WHAT THE EXERCISE ASKS
Copy every line in the records below that contains the word "this".

SUPPLIED DATA
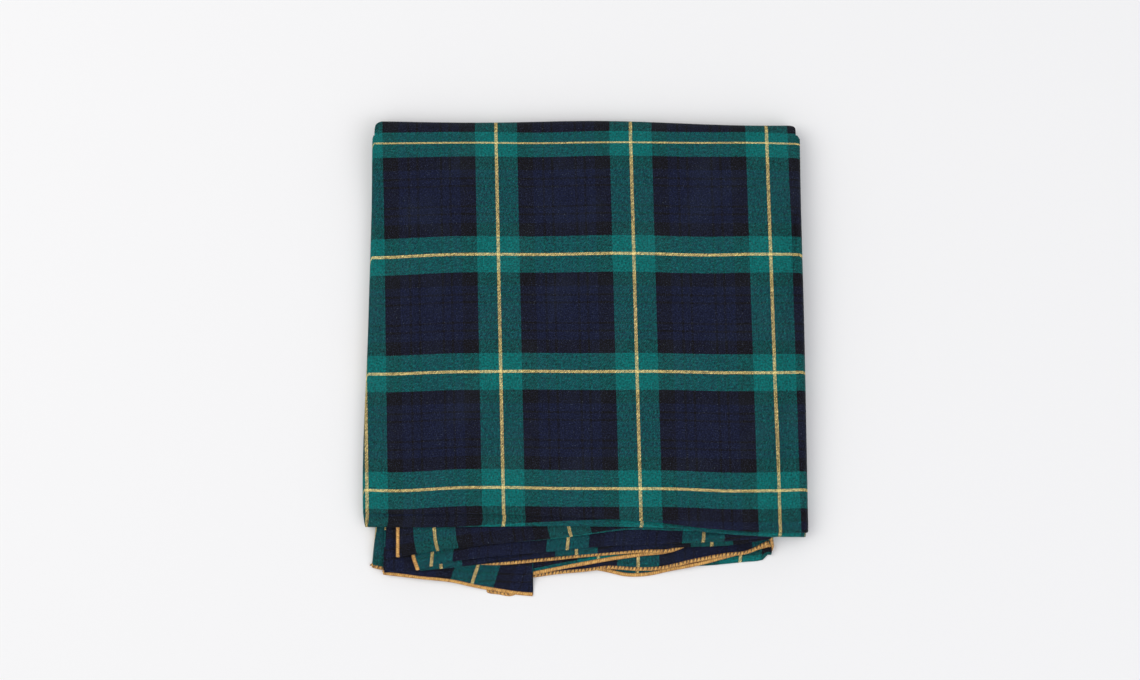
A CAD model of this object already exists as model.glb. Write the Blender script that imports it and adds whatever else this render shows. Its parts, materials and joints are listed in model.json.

---

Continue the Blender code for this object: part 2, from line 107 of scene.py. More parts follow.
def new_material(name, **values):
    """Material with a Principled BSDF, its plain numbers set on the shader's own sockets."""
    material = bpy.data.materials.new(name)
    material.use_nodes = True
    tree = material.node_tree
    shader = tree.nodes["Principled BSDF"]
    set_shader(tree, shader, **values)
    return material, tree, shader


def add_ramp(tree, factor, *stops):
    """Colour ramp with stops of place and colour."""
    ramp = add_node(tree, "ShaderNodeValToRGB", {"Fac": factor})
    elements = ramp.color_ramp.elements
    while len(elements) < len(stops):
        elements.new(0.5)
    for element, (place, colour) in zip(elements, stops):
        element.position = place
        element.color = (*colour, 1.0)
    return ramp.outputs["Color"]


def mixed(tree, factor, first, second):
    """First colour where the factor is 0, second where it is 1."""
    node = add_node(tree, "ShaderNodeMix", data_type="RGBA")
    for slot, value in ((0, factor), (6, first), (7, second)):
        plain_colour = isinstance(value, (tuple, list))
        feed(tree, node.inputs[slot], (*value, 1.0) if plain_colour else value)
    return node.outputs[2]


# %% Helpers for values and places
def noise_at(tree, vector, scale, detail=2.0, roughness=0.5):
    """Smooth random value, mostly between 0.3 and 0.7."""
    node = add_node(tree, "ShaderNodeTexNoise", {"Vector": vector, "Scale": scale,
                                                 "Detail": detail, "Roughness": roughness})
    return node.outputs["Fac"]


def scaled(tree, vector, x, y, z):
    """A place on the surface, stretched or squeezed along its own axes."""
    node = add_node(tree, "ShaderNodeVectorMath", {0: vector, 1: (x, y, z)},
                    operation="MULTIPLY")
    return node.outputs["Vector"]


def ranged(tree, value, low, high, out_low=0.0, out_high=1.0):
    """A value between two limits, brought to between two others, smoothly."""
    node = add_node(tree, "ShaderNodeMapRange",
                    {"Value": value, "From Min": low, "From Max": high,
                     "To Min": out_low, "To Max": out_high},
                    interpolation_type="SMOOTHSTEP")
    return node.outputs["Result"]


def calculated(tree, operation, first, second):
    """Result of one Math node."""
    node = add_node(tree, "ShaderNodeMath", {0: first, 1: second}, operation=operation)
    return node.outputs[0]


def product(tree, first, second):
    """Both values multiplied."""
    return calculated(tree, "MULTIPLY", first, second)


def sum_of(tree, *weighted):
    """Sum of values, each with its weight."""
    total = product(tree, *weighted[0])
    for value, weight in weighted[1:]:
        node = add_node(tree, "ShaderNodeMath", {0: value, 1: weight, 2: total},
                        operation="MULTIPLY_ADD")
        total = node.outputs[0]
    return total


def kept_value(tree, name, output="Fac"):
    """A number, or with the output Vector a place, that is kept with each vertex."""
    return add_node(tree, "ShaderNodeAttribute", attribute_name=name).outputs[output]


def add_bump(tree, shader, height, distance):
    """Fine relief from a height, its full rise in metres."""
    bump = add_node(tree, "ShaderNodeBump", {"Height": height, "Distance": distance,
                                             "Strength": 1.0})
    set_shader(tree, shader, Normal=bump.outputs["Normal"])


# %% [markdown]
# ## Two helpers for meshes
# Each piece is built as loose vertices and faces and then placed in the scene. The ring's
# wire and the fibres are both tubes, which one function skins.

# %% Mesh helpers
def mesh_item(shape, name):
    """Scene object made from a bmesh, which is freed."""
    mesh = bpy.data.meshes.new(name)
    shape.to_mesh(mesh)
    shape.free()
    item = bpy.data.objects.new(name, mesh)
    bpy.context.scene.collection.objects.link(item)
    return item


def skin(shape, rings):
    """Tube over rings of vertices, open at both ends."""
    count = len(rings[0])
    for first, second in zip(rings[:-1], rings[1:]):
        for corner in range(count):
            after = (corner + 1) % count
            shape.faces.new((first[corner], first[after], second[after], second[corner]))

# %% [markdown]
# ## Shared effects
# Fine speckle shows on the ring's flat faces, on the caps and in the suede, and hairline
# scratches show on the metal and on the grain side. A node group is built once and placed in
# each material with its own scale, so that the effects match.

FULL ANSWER
A CAD model of this object already exists as model.glb. Write the Blender script that imports it and adds whatever else this render shows. Its parts, materials and joints are listed in model.json.
Continue the Blender code for this object: part 2, from line 107 of scene.py. More parts follow.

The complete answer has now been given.